Locate the string "piece" in the listing below. Copy every line where it is found.

-------- Records for the exercise --------

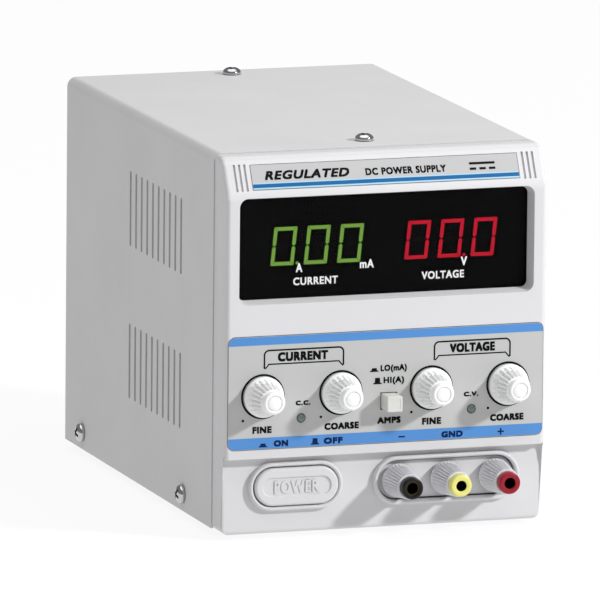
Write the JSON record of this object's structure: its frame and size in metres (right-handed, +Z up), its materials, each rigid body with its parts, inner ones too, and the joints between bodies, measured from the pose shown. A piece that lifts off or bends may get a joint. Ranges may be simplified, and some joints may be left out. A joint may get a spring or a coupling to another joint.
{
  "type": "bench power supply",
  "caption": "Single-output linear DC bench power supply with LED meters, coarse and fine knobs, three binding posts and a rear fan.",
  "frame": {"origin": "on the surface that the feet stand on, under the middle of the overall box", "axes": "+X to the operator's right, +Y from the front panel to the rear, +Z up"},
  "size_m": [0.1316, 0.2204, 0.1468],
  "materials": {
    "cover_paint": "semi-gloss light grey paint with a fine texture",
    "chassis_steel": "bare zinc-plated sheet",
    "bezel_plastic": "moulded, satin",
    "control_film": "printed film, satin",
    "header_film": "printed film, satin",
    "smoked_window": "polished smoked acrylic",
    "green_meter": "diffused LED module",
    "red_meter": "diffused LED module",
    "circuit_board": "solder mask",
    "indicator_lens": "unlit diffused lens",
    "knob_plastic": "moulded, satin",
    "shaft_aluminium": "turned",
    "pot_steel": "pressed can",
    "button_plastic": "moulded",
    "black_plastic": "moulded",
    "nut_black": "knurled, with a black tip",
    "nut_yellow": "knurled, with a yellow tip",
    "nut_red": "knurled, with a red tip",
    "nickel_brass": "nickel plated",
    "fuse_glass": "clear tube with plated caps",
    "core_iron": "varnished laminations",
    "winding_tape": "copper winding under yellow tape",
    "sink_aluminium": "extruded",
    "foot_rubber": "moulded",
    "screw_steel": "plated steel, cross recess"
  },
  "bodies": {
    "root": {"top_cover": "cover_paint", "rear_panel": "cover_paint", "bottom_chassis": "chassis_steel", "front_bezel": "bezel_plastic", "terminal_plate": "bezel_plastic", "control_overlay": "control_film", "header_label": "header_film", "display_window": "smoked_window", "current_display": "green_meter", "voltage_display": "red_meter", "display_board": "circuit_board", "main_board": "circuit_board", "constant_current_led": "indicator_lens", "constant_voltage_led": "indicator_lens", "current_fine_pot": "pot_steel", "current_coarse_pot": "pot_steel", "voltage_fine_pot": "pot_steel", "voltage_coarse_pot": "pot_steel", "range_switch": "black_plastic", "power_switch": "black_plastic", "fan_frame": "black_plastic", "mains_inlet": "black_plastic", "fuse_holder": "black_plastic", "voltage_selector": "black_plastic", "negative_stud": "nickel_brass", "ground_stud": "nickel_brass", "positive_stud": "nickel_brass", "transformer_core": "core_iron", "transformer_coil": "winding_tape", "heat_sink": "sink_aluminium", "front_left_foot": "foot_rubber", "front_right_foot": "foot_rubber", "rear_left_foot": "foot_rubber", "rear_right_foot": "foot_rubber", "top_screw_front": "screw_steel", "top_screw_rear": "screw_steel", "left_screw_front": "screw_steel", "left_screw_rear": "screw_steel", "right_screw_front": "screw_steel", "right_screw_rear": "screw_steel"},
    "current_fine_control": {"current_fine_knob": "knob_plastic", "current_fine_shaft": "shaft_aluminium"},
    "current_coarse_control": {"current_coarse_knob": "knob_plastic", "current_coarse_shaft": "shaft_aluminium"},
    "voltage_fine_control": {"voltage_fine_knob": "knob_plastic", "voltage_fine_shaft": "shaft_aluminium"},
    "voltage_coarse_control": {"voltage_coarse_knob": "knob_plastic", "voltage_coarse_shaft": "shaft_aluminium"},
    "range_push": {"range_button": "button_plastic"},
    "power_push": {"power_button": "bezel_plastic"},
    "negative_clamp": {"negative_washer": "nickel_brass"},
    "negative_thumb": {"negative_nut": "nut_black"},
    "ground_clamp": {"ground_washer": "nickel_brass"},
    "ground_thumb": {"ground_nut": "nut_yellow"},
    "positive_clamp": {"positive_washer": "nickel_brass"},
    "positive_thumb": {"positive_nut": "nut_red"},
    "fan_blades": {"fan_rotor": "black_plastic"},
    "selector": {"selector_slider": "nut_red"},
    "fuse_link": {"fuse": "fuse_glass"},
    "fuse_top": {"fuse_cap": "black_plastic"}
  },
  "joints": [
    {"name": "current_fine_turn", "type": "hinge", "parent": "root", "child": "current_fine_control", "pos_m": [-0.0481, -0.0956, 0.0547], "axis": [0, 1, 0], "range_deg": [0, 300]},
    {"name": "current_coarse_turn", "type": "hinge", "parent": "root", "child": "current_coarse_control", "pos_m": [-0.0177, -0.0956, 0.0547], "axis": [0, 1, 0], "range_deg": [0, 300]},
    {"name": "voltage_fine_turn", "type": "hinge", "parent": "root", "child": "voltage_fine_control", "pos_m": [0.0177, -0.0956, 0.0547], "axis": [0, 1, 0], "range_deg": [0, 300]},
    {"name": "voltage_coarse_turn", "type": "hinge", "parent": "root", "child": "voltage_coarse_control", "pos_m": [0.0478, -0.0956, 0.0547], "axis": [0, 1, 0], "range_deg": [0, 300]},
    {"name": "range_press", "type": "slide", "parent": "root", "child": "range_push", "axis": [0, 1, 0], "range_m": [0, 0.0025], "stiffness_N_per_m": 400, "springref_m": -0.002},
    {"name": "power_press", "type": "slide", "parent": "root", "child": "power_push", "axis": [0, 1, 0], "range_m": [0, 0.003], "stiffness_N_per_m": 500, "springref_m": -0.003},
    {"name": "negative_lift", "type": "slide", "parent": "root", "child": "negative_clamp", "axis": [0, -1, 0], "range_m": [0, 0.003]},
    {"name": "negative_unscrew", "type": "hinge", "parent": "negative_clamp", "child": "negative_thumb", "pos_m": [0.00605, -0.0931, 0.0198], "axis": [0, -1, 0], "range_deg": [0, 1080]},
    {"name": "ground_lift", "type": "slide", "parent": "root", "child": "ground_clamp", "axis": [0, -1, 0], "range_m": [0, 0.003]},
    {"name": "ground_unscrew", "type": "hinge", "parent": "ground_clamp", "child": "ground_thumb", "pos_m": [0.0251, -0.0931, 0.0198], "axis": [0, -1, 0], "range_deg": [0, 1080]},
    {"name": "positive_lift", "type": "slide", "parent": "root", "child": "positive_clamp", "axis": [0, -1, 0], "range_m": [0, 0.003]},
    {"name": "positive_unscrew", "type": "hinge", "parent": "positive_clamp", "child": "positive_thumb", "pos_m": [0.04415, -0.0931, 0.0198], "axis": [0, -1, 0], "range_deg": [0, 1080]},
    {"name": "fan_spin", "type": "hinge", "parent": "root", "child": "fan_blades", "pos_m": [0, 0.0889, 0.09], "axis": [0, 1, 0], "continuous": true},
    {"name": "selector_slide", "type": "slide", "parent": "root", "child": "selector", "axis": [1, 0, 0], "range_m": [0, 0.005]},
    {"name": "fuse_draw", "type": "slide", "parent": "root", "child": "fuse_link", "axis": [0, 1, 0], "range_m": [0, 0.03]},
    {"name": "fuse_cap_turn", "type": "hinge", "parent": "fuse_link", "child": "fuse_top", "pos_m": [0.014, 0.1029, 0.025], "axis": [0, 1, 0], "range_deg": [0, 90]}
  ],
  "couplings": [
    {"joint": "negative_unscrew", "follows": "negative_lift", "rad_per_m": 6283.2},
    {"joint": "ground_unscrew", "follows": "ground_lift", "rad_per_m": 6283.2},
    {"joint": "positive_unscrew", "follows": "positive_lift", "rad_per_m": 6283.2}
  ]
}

--------
-------- Records for the exercise --------

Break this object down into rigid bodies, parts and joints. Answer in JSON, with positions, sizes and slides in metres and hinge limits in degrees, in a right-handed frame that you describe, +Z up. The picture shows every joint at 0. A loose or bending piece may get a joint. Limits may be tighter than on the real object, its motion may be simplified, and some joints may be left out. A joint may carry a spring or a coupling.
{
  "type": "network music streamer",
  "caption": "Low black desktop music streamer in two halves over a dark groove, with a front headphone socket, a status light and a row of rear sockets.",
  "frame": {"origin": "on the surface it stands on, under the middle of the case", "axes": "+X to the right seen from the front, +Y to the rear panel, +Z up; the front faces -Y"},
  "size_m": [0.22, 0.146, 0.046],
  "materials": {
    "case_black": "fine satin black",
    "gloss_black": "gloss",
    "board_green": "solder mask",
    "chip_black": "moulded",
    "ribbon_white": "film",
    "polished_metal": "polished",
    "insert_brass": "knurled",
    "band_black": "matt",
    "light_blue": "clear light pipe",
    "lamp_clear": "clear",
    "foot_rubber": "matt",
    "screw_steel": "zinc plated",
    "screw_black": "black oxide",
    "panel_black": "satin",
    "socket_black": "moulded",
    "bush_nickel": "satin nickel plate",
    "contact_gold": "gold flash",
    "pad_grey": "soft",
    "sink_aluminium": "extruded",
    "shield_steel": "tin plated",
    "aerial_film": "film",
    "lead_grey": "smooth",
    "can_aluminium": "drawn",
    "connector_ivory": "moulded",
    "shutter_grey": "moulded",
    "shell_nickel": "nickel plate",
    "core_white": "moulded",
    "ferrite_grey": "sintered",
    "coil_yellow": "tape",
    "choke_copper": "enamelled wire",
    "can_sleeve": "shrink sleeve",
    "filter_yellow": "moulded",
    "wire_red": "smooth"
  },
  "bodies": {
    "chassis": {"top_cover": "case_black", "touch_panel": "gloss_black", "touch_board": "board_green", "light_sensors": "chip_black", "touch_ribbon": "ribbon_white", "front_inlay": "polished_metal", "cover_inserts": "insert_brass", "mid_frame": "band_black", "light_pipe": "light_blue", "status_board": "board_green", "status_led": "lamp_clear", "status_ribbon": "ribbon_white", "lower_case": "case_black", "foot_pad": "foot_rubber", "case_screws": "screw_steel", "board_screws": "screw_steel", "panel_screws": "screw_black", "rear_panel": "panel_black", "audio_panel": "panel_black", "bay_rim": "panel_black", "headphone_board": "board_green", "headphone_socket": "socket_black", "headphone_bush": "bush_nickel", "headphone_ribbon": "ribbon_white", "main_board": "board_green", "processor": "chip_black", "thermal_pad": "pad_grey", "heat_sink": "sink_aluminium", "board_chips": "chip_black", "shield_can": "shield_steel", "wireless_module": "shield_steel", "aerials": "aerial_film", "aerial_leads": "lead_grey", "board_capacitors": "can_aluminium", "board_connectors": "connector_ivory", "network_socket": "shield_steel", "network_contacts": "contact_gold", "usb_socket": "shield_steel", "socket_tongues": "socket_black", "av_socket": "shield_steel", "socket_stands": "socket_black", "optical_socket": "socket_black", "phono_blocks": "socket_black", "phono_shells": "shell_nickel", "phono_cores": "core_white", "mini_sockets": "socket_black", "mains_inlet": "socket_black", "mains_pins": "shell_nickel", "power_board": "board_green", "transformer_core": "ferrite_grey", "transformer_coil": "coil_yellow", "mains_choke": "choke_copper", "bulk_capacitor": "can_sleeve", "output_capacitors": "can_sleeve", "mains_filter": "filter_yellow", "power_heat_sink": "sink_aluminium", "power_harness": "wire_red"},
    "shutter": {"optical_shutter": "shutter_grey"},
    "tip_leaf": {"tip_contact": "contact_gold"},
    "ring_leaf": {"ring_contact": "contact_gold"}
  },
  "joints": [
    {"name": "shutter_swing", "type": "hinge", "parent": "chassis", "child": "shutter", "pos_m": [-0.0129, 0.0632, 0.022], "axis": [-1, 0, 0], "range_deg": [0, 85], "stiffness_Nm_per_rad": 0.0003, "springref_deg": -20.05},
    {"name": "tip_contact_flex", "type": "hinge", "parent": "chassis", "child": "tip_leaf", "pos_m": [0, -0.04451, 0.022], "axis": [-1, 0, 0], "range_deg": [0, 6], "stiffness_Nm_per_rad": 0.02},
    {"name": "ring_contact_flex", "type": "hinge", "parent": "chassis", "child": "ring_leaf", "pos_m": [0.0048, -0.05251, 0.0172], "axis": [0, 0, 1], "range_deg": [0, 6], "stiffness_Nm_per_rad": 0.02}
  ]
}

--------

**Answer in full**
Write the JSON record of this object's structure: its frame and size in metres (right-handed, +Z up), its materials, each rigid body with its parts, inner ones too, and the joints between bodies, measured from the pose shown. A piece that lifts off or bends may get a joint. Ranges may be simplified, and some joints may be left out. A joint may get a spring or a coupling to another joint.
Break this object down into rigid bodies, parts and joints. Answer in JSON, with positions, sizes and slides in metres and hinge limits in degrees, in a right-handed frame that you describe, +Z up. The picture shows every joint at 0. A loose or bending piece may get a joint. Limits may be tighter than on the real object, its motion may be simplified, and some joints may be left out. A joint may carry a spring or a coupling.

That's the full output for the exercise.